CHALLENGE: Make an exact copy of the listing below.

>>>

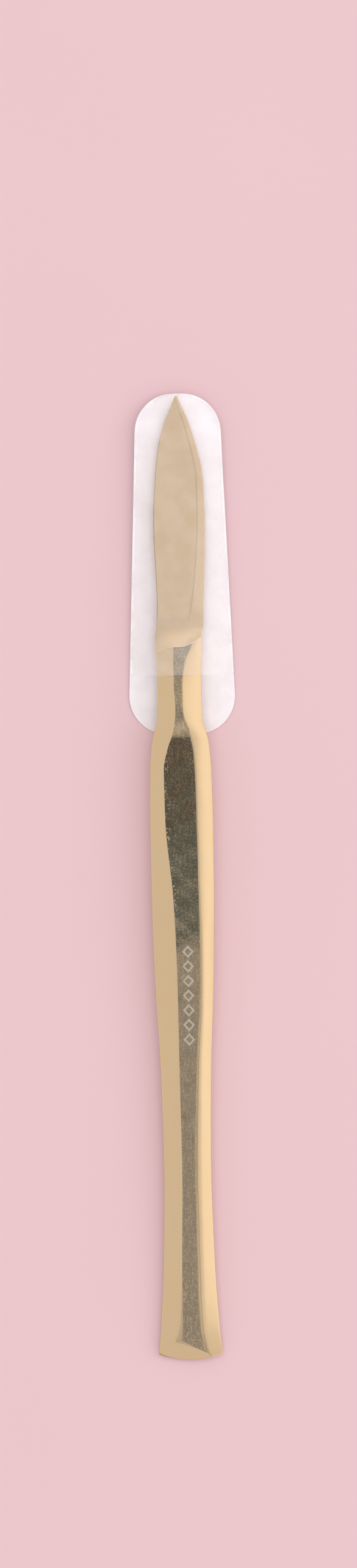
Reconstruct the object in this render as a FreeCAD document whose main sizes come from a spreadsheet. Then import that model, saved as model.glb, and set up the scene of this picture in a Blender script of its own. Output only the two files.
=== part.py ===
import FreeCAD, Part
import os
import Sketcher

# A double-ended manicure tool and its slip-on blade guard, in millimetres.
#
# The tool is one polished steel forging: a flared pusher at one end, a faceted handle, a thin neck
# and a spear-shaped knife blade at the other end.  The guard is a flat pocket of two plastic
# leaves, welded together round the sides and the top, that slips over the blade.
#
# Frame: the tool lies on the ground back of its handle, so the table is Z = 0 and the front faces
# up.  Y runs along the tool, to the blade's tip at +Y, and X is to the right seen from the front.
# The origin is on the back of the handle, halfway along the tool.

CLEAR = 3.0           # how far a cutting profile reaches past the metal that it removes
SAME_PLACE = 0.01     # two heights or lengths closer than this are the same

# Single dimensions
DIMENSIONS = {
    "length": 125.0,               # pusher edge to blade tip
    "pusher_arc_radius": 12.0,     # the pusher's edge, seen from the front
    "pusher_bevel_length": 1.9,    # ground bevel on the front of the pusher's edge
    "pusher_bevel_foot": 0.92,     # height of that bevel at the edge
    "pusher_bevel_head": 1.80,     # and where it meets the front facet
    "blade_middle": 2.5,           # height of the blade's middle plane over the table
    "spine_break": 0.3,            # broken corner of the spine, as a share of half its thickness
    "cutting_edge": 0.05,          # half thickness left at the sharpened edge
    "guard_shift": 0.35,           # the guard sits a little to the right of the tool's axis
    "guard_tilt": 2.0,             # degrees, from the table up towards the tip
    "guard_lift": 0.03,            # gap under the lower end of the back sheet
    "guard_bottom": 81.2,          # lower end of the back sheet, from the pusher edge
    "guard_top": 125.4,            # closed end of the guard, from the pusher edge
    "guard_bottom_half_width": 7.05,
    "guard_top_half_width": 5.4,
    "guard_bottom_radius": 5.0,
    "guard_top_radius": 5.0,
    "sheet_thickness": 0.22,
    "film_thickness": 0.2,
    "film_mouth": 88.9,            # straight open end of the front film, from the pusher edge
}

# Sections of the handle and the neck, from the pusher's edge upwards.  Each is an eight-sided bar:
# a flat facet in front, one at the back, and two sloping flats each side that meet at a blunt edge.
# from_end, half_width, facet_left, facet_right, front, back, edge (half height of the blunt edge)
BAR_COLUMNS = ("from_end", "half_width", "facet_left", "facet_right", "front", "back", "edge")
PUSHER_AND_HANDLE = {
    "pusher_edge": (-0.3, 4.22, 2.10, 2.20, 1.55, 0.42, 0.20),
    "pusher_flare": (5.0, 3.75, 1.15, 1.50, 2.20, 0.05, 0.28),
    "pusher_root": (12.0, 3.35, 1.00, 1.30, 2.85, -0.15, 0.50),
    "handle_waist": (25.0, 3.05, 0.75, 1.25, 3.45, -0.15, 0.82),
    "handle_lower": (37.0, 3.25, 0.86, 1.55, 3.90, -0.15, 1.00),
    "handle_middle": (48.0, 3.74, 0.92, 2.10, 4.39, -0.15, 1.22),
    "handle_upper": (60.0, 4.03, 1.30, 2.15, 4.82, -0.15, 1.35),
    "handle_widest": (70.0, 4.07, 2.15, 2.10, 4.98, -0.15, 1.38),
    "handle_top": (76.5, 3.96, 2.28, 2.00, 5.00, -0.15, 1.38),
    "shoulder_crest": (81.0, 3.50, 1.15, 1.27, 4.94, 0.38, 1.25),
}
SHOULDER = {
    "shoulder_foot": (83.1, 2.93, 0.66, 0.58, 4.70, 0.46, 0.84),
}
NECK = {
    "neck_lower": (84.5, 2.88, 0.60, 0.38, 4.60, 0.50, 0.70),
    "neck_middle": (87.5, 2.83, 0.74, 0.34, 4.35, 0.65, 0.52),
    "neck_upper": (90.5, 2.88, 0.76, 0.72, 4.14, 0.86, 0.62),
    "neck_crest": (92.8, 2.96, 0.60, 1.50, 4.00, 1.00, 0.95),
}

# Sections of the blade, from the foot of the plunge ramp to the tip.  The blade is a wedge: thick
# at the spine on the left, thinner at the ridge where the cutting bevel starts on the right.
# from_end, spine (to the left), edge (to the right), bevel, half_spine, half_ridge
BLADE_COLUMNS = ("from_end", "spine", "edge", "bevel", "half_spine", "half_ridge")
BLADE_FOOT = {
    "blade_foot": (95.2, -2.86, 3.22, 1.95, 0.70, 0.41),
}
BLADE = {
    "blade_heel": (98.2, -2.74, 3.34, 1.58, 0.70, 0.385),
    "blade_lower": (101.5, -2.84, 3.48, 1.28, 0.70, 0.345),
    "blade_belly": (108.5, -3.05, 3.65, 0.96, 0.68, 0.28),
    "blade_upper": (114.5, -2.72, 3.47, 0.86, 0.60, 0.225),
    "point_lower": (118.5, -2.22, 2.68, 0.77, 0.50, 0.21),
    "point_middle": (121.5, -1.37, 1.77, 0.66, 0.36, 0.185),
    "point_upper": (123.6, -0.50, 0.92, 0.46, 0.24, 0.15),
    "blade_tip": (125.0, 0.05, 0.35, 0.12, 0.12, 0.08),
}

# Sections of the hollow inside the front film, from its mouth to the closed end: flat over the
# tool, and sloping down both sides to the weld.
# from_end, foot (half width at the weld), flat (half width of the top), rise (over the sheet)
HOLLOW_COLUMNS = ("from_end", "foot", "flat", "rise")
HOLLOW = {
    "hollow_mouth": (88.9, 5.95, 2.9, 3.96),
    "hollow_crest": (93.0, 5.80, 3.1, 3.75),
    "hollow_belly": (109.0, 5.25, 3.25, 2.45),
    "hollow_upper": (121.5, 4.50, 2.5, 1.55),
    "hollow_corner": (124.0, 3.15, 1.4, 1.25),
    "hollow_end": (125.2, 0.75, 0.55, 1.05),
}

doc = FreeCAD.newDocument("manicure_tool")
sizes = doc.addObject("Spreadsheet::Sheet", "sizes")


def add_cell(row, alias, value):
    """One driving dimension: its name in column A and its value, with an alias, in column B."""
    sizes.set(f"A{row}", alias)
    sizes.set(f"B{row}", str(value))
    sizes.setAlias(f"B{row}", alias)


def fill_sheet():
    """Writes the single dimensions, then every section's row of sizes."""
    cells = dict(DIMENSIONS)
    for sections, columns in (
        (PUSHER_AND_HANDLE, BAR_COLUMNS),
        (SHOULDER, BAR_COLUMNS),
        (NECK, BAR_COLUMNS),
        (BLADE_FOOT, BLADE_COLUMNS),
        (BLADE, BLADE_COLUMNS),
        (HOLLOW, HOLLOW_COLUMNS),
    ):
        for section, values in sections.items():
            for column, value in zip(columns, values):
                cells[f"{section}_{column}"] = value
    for row, (alias, value) in enumerate(cells.items(), start=1):
        add_cell(row, alias, value)
    doc.recompute()


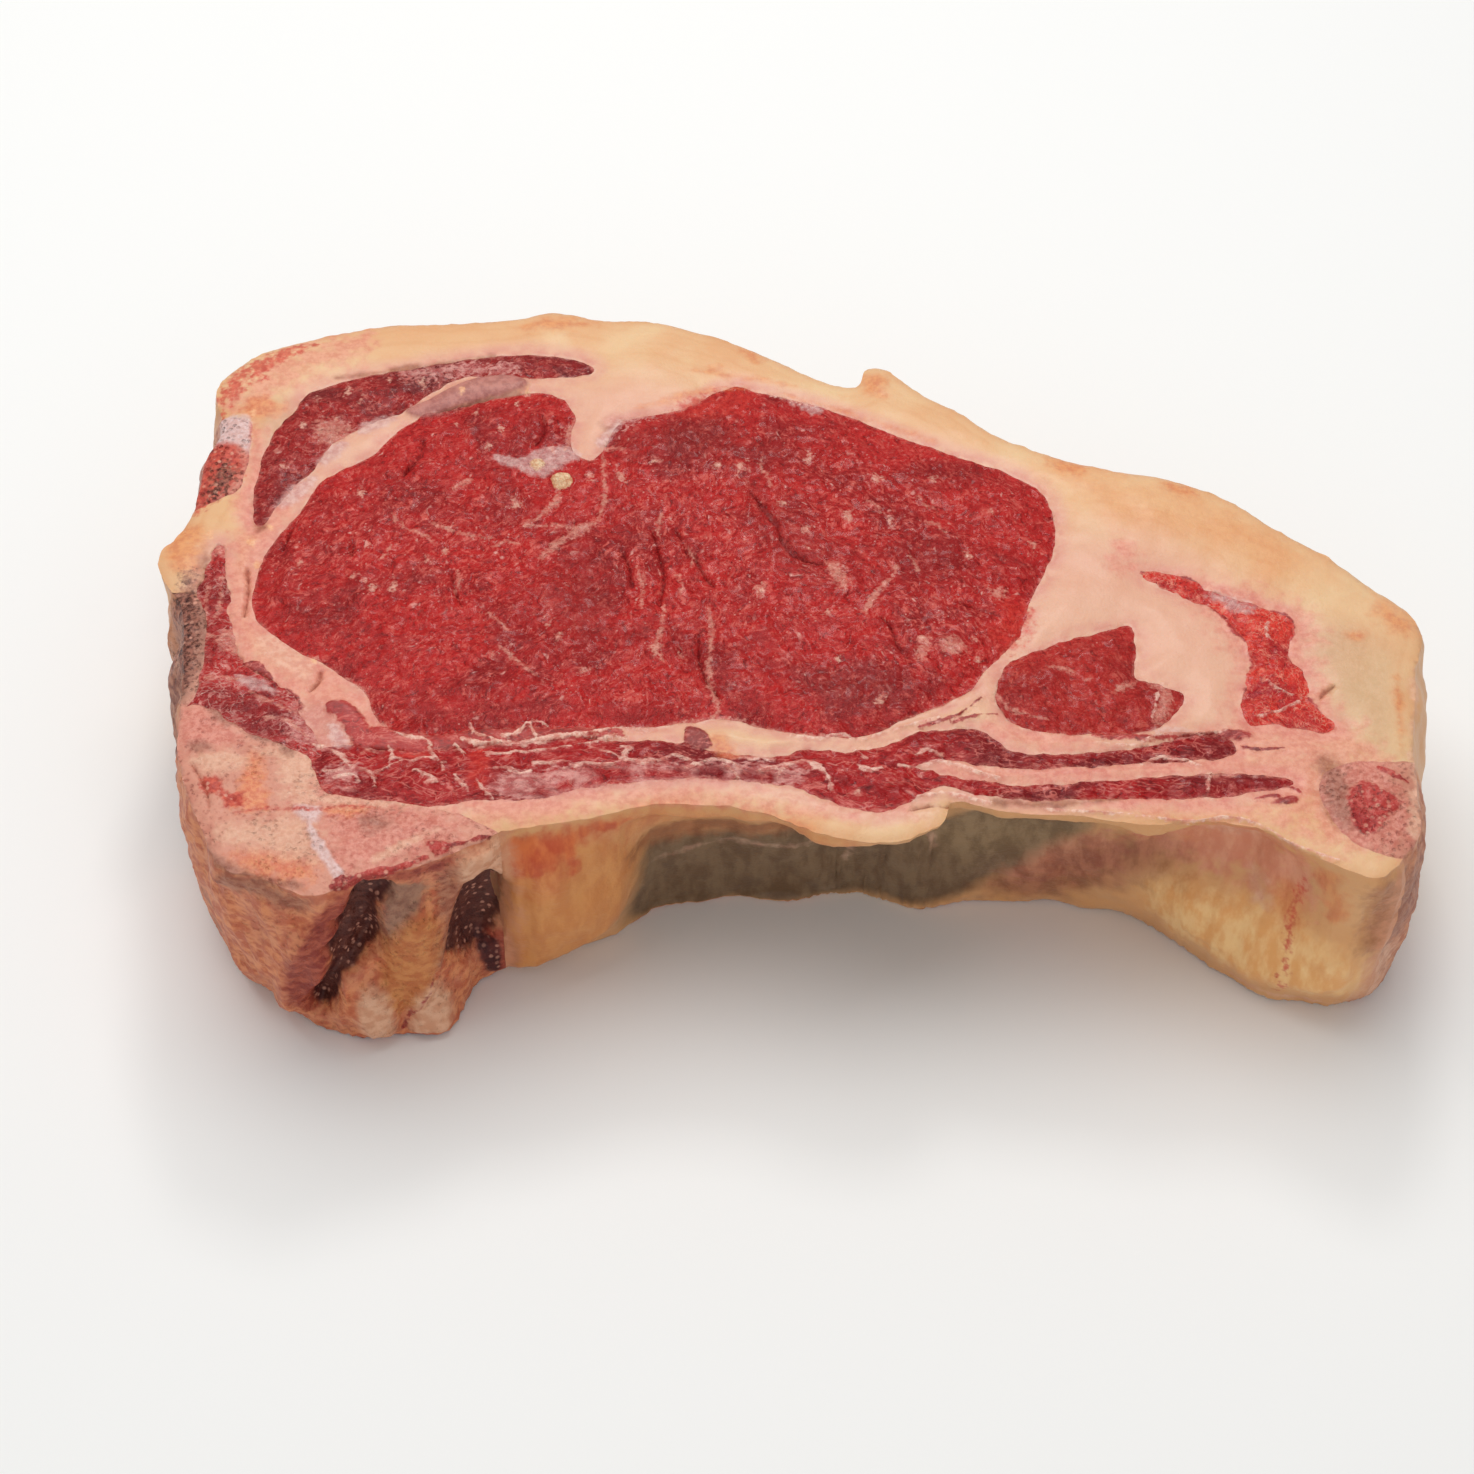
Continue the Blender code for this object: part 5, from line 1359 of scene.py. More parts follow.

<<<

SOLUTION TO THIS EXERCISE:
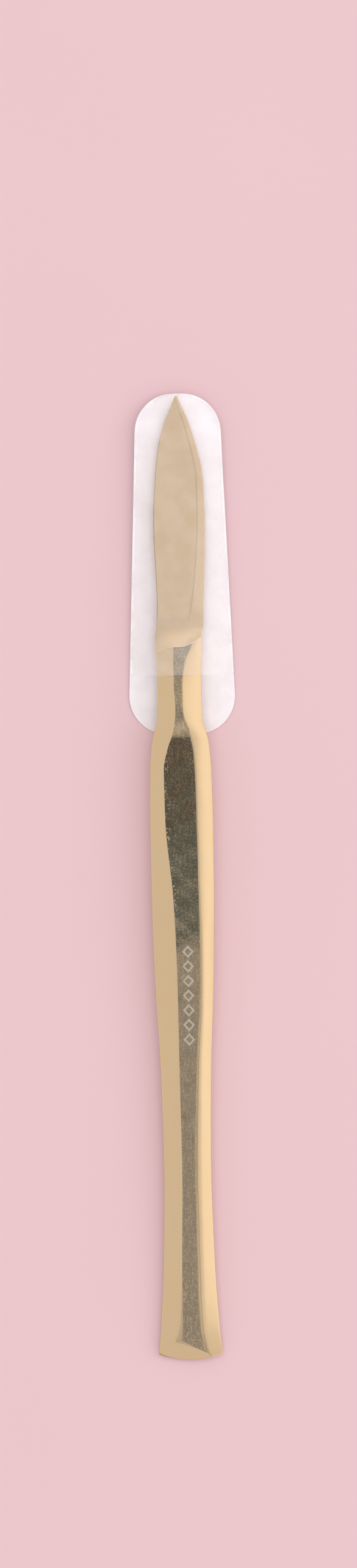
Reconstruct the object in this render as a FreeCAD document whose main sizes come from a spreadsheet. Then import that model, saved as model.glb, and set up the scene of this picture in a Blender script of its own. Output only the two files.
=== part.py ===
import FreeCAD, Part
import os
import Sketcher

# A double-ended manicure tool and its slip-on blade guard, in millimetres.
#
# The tool is one polished steel forging: a flared pusher at one end, a faceted handle, a thin neck
# and a spear-shaped knife blade at the other end.  The guard is a flat pocket of two plastic
# leaves, welded together round the sides and the top, that slips over the blade.
#
# Frame: the tool lies on the ground back of its handle, so the table is Z = 0 and the front faces
# up.  Y runs along the tool, to the blade's tip at +Y, and X is to the right seen from the front.
# The origin is on the back of the handle, halfway along the tool.

CLEAR = 3.0           # how far a cutting profile reaches past the metal that it removes
SAME_PLACE = 0.01     # two heights or lengths closer than this are the same

# Single dimensions
DIMENSIONS = {
    "length": 125.0,               # pusher edge to blade tip
    "pusher_arc_radius": 12.0,     # the pusher's edge, seen from the front
    "pusher_bevel_length": 1.9,    # ground bevel on the front of the pusher's edge
    "pusher_bevel_foot": 0.92,     # height of that bevel at the edge
    "pusher_bevel_head": 1.80,     # and where it meets the front facet
    "blade_middle": 2.5,           # height of the blade's middle plane over the table
    "spine_break": 0.3,            # broken corner of the spine, as a share of half its thickness
    "cutting_edge": 0.05,          # half thickness left at the sharpened edge
    "guard_shift": 0.35,           # the guard sits a little to the right of the tool's axis
    "guard_tilt": 2.0,             # degrees, from the table up towards the tip
    "guard_lift": 0.03,            # gap under the lower end of the back sheet
    "guard_bottom": 81.2,          # lower end of the back sheet, from the pusher edge
    "guard_top": 125.4,            # closed end of the guard, from the pusher edge
    "guard_bottom_half_width": 7.05,
    "guard_top_half_width": 5.4,
    "guard_bottom_radius": 5.0,
    "guard_top_radius": 5.0,
    "sheet_thickness": 0.22,
    "film_thickness": 0.2,
    "film_mouth": 88.9,            # straight open end of the front film, from the pusher edge
}

# Sections of the handle and the neck, from the pusher's edge upwards.  Each is an eight-sided bar:
# a flat facet in front, one at the back, and two sloping flats each side that meet at a blunt edge.
# from_end, half_width, facet_left, facet_right, front, back, edge (half height of the blunt edge)
BAR_COLUMNS = ("from_end", "half_width", "facet_left", "facet_right", "front", "back", "edge")
PUSHER_AND_HANDLE = {
    "pusher_edge": (-0.3, 4.22, 2.10, 2.20, 1.55, 0.42, 0.20),
    "pusher_flare": (5.0, 3.75, 1.15, 1.50, 2.20, 0.05, 0.28),
    "pusher_root": (12.0, 3.35, 1.00, 1.30, 2.85, -0.15, 0.50),
    "handle_waist": (25.0, 3.05, 0.75, 1.25, 3.45, -0.15, 0.82),
    "handle_lower": (37.0, 3.25, 0.86, 1.55, 3.90, -0.15, 1.00),
    "handle_middle": (48.0, 3.74, 0.92, 2.10, 4.39, -0.15, 1.22),
    "handle_upper": (60.0, 4.03, 1.30, 2.15, 4.82, -0.15, 1.35),
    "handle_widest": (70.0, 4.07, 2.15, 2.10, 4.98, -0.15, 1.38),
    "handle_top": (76.5, 3.96, 2.28, 2.00, 5.00, -0.15, 1.38),
    "shoulder_crest": (81.0, 3.50, 1.15, 1.27, 4.94, 0.38, 1.25),
}
SHOULDER = {
    "shoulder_foot": (83.1, 2.93, 0.66, 0.58, 4.70, 0.46, 0.84),
}
NECK = {
    "neck_lower": (84.5, 2.88, 0.60, 0.38, 4.60, 0.50, 0.70),
    "neck_middle": (87.5, 2.83, 0.74, 0.34, 4.35, 0.65, 0.52),
    "neck_upper": (90.5, 2.88, 0.76, 0.72, 4.14, 0.86, 0.62),
    "neck_crest": (92.8, 2.96, 0.60, 1.50, 4.00, 1.00, 0.95),
}

# Sections of the blade, from the foot of the plunge ramp to the tip.  The blade is a wedge: thick
# at the spine on the left, thinner at the ridge where the cutting bevel starts on the right.
# from_end, spine (to the left), edge (to the right), bevel, half_spine, half_ridge
BLADE_COLUMNS = ("from_end", "spine", "edge", "bevel", "half_spine", "half_ridge")
BLADE_FOOT = {
    "blade_foot": (95.2, -2.86, 3.22, 1.95, 0.70, 0.41),
}
BLADE = {
    "blade_heel": (98.2, -2.74, 3.34, 1.58, 0.70, 0.385),
    "blade_lower": (101.5, -2.84, 3.48, 1.28, 0.70, 0.345),
    "blade_belly": (108.5, -3.05, 3.65, 0.96, 0.68, 0.28),
    "blade_upper": (114.5, -2.72, 3.47, 0.86, 0.60, 0.225),
    "point_lower": (118.5, -2.22, 2.68, 0.77, 0.50, 0.21),
    "point_middle": (121.5, -1.37, 1.77, 0.66, 0.36, 0.185),
    "point_upper": (123.6, -0.50, 0.92, 0.46, 0.24, 0.15),
    "blade_tip": (125.0, 0.05, 0.35, 0.12, 0.12, 0.08),
}

# Sections of the hollow inside the front film, from its mouth to the closed end: flat over the
# tool, and sloping down both sides to the weld.
# from_end, foot (half width at the weld), flat (half width of the top), rise (over the sheet)
HOLLOW_COLUMNS = ("from_end", "foot", "flat", "rise")
HOLLOW = {
    "hollow_mouth": (88.9, 5.95, 2.9, 3.96),
    "hollow_crest": (93.0, 5.80, 3.1, 3.75),
    "hollow_belly": (109.0, 5.25, 3.25, 2.45),
    "hollow_upper": (121.5, 4.50, 2.5, 1.55),
    "hollow_corner": (124.0, 3.15, 1.4, 1.25),
    "hollow_end": (125.2, 0.75, 0.55, 1.05),
}

doc = FreeCAD.newDocument("manicure_tool")
sizes = doc.addObject("Spreadsheet::Sheet", "sizes")


def add_cell(row, alias, value):
    """One driving dimension: its name in column A and its value, with an alias, in column B."""
    sizes.set(f"A{row}", alias)
    sizes.set(f"B{row}", str(value))
    sizes.setAlias(f"B{row}", alias)


def fill_sheet():
    """Writes the single dimensions, then every section's row of sizes."""
    cells = dict(DIMENSIONS)
    for sections, columns in (
        (PUSHER_AND_HANDLE, BAR_COLUMNS),
        (SHOULDER, BAR_COLUMNS),
        (NECK, BAR_COLUMNS),
        (BLADE_FOOT, BLADE_COLUMNS),
        (BLADE, BLADE_COLUMNS),
        (HOLLOW, HOLLOW_COLUMNS),
    ):
        for section, values in sections.items():
            for column, value in zip(columns, values):
                cells[f"{section}_{column}"] = value
    for row, (alias, value) in enumerate(cells.items(), start=1):
        add_cell(row, alias, value)
    doc.recompute()


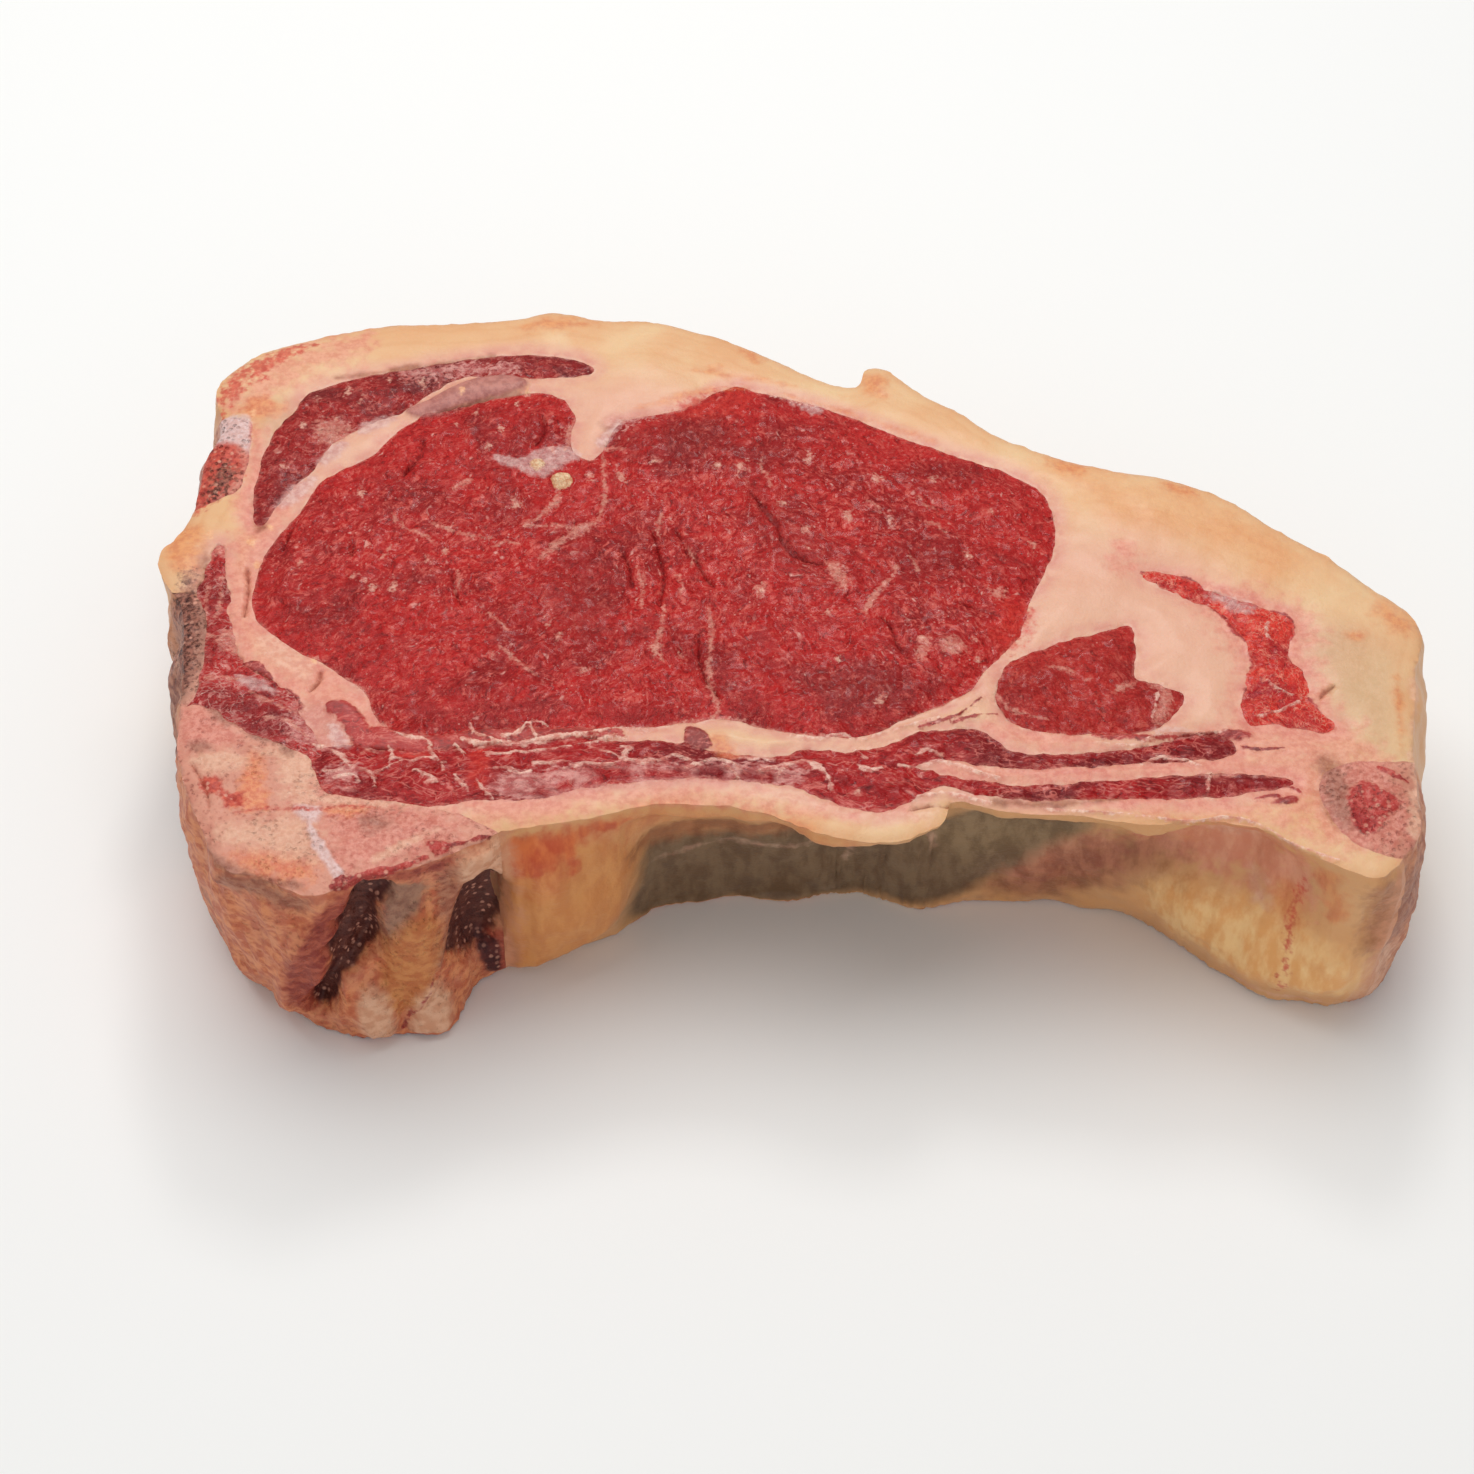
Continue the Blender code for this object: part 5, from line 1359 of scene.py. More parts follow.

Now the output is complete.